▶ _Exercise prompt_: Write the material out again exactly as it stands.

[START Data extract]

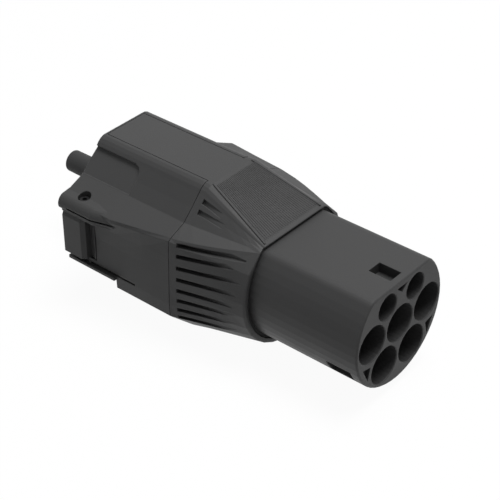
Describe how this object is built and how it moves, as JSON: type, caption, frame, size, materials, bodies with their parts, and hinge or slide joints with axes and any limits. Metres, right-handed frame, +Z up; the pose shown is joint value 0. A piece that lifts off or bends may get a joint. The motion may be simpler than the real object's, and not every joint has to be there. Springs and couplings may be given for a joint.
{
  "type": "ev charging plug",
  "caption": "Charging plug for an electric car: D-shaped pin nose with open wells, ribbed and grooved collar, boxy rear housing with a side latch and a short cable sleeve.",
  "frame": {"origin": "on the flat underside of the rear housing, below the plug's axis", "axes": "+X out of the contact nose along the plug's axis, +Z up through the flat of the nose"},
  "size_m": [0.1746, 0.0776, 0.0647],
  "materials": {
    "shell_plastic": "fine matte grain, dark grey",
    "inner_plastic": "plain matte, near black",
    "rubber": "matte black",
    "contact_metal": "bright plated",
    "steel": "plain steel",
    "dark_steel": "blackened steel"
  },
  "bodies": {
    "plug": {"nose_shell": "shell_plastic", "front_shell": "shell_plastic", "rear_housing": "shell_plastic", "rear_cover": "shell_plastic", "pin_retainer": "inner_plastic", "cable_clamp": "inner_plastic", "nose_seal": "rubber", "cable_sleeve": "rubber", "pin_earth": "contact_metal", "pin_neutral": "contact_metal", "pin_line_1": "contact_metal", "pin_line_2": "contact_metal", "pin_line_3": "contact_metal", "pin_pilot": "contact_metal", "pin_proximity": "contact_metal", "retainer_screw_1": "steel", "retainer_screw_2": "steel", "retainer_screw_3": "steel", "nose_screw_1": "steel", "nose_screw_2": "steel", "nose_screw_3": "steel", "nose_screw_4": "steel", "clamp_screw_1": "steel", "clamp_screw_2": "steel", "latch_spring": "steel", "latch_pin": "dark_steel"},
    "latch": {"side_latch": "shell_plastic"}
  },
  "joints": [
    {"name": "latch_pivot", "type": "hinge", "parent": "plug", "child": "latch", "pos_m": [-0.0324, -0.0338, 0.031], "axis": [0, 0, -1], "range_deg": [0, 10], "stiffness_Nm_per_rad": 0.06, "springref_deg": -11.46, "deforming": ["latch_spring"]}
  ]
}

[END Data extract]

▶ _Response to the exercise_:
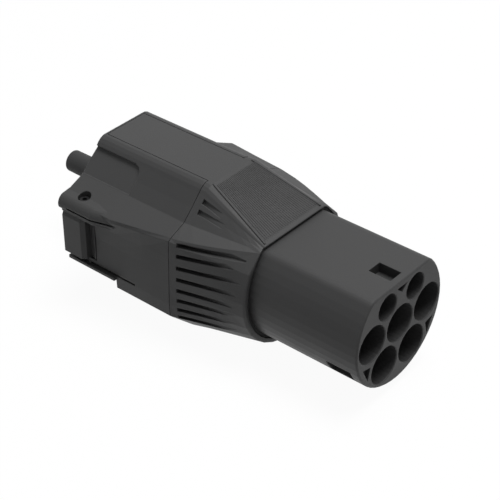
Describe how this object is built and how it moves, as JSON: type, caption, frame, size, materials, bodies with their parts, and hinge or slide joints with axes and any limits. Metres, right-handed frame, +Z up; the pose shown is joint value 0. A piece that lifts off or bends may get a joint. The motion may be simpler than the real object's, and not every joint has to be there. Springs and couplings may be given for a joint.
{
  "type": "ev charging plug",
  "caption": "Charging plug for an electric car: D-shaped pin nose with open wells, ribbed and grooved collar, boxy rear housing with a side latch and a short cable sleeve.",
  "frame": {"origin": "on the flat underside of the rear housing, below the plug's axis", "axes": "+X out of the contact nose along the plug's axis, +Z up through the flat of the nose"},
  "size_m": [0.1746, 0.0776, 0.0647],
  "materials": {
    "shell_plastic": "fine matte grain, dark grey",
    "inner_plastic": "plain matte, near black",
    "rubber": "matte black",
    "contact_metal": "bright plated",
    "steel": "plain steel",
    "dark_steel": "blackened steel"
  },
  "bodies": {
    "plug": {"nose_shell": "shell_plastic", "front_shell": "shell_plastic", "rear_housing": "shell_plastic", "rear_cover": "shell_plastic", "pin_retainer": "inner_plastic", "cable_clamp": "inner_plastic", "nose_seal": "rubber", "cable_sleeve": "rubber", "pin_earth": "contact_metal", "pin_neutral": "contact_metal", "pin_line_1": "contact_metal", "pin_line_2": "contact_metal", "pin_line_3": "contact_metal", "pin_pilot": "contact_metal", "pin_proximity": "contact_metal", "retainer_screw_1": "steel", "retainer_screw_2": "steel", "retainer_screw_3": "steel", "nose_screw_1": "steel", "nose_screw_2": "steel", "nose_screw_3": "steel", "nose_screw_4": "steel", "clamp_screw_1": "steel", "clamp_screw_2": "steel", "latch_spring": "steel", "latch_pin": "dark_steel"},
    "latch": {"side_latch": "shell_plastic"}
  },
  "joints": [
    {"name": "latch_pivot", "type": "hinge", "parent": "plug", "child": "latch", "pos_m": [-0.0324, -0.0338, 0.031], "axis": [0, 0, -1], "range_deg": [0, 10], "stiffness_Nm_per_rad": 0.06, "springref_deg": -11.46, "deforming": ["latch_spring"]}
  ]
}